There are others in this 1B category who have received no access to the vaccine, either. The reality of the situation makes the claims by our health departments and their statistics highly questionable.
Jeffrey Mark, Uptown
Make voting easier, not harder
When voting is made easier, more people vote. In 2020, voter turnout in Illinois was the highest since 1992. Voting by mail, the safest and most convenient method, jumped from 9% in 2016 to 33% in 2020. In-person early voting went from 27% to 33%.
These numbers reflect the impact of election reforms adopted in Illinois on a temporary basis last year due to COVID-19. These reforms included voting by mail, expanded early voting hours, curb-side voting and drop boxes. If we make these reforms permanent, we will encourage more Illinois citizens to take part in the democratic process.
On the opposite side of the coin, we are seeing an unprecedented effort to make voting harder. Legislators in 43 states have introduced more than 250 bills to restrict voting access, especially among people of color. This is clearly a backlash to the historic high voter turnout in 2020.

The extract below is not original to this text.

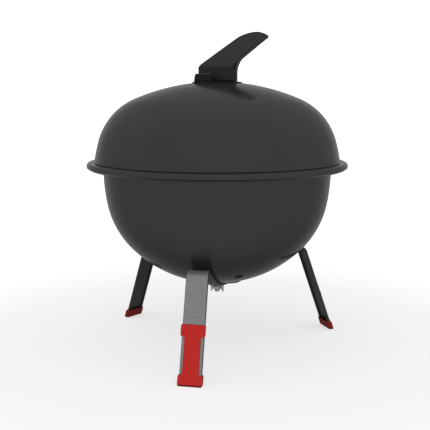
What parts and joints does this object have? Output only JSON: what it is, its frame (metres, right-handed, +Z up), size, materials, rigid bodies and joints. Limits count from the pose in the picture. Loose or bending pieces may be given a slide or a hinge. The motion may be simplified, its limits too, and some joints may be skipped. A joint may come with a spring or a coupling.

The many efforts to restrict voting access in other states is a clear indication of the seriousness of the situation. We must do all we can to expand voting access, to allow all citizens a voice in our democracy. Please contact your state legislators and ask them to support permanent voting reforms in Illinois. And ask your senators to support HR1/S1, the For the People Act, to increase voter access nationwide.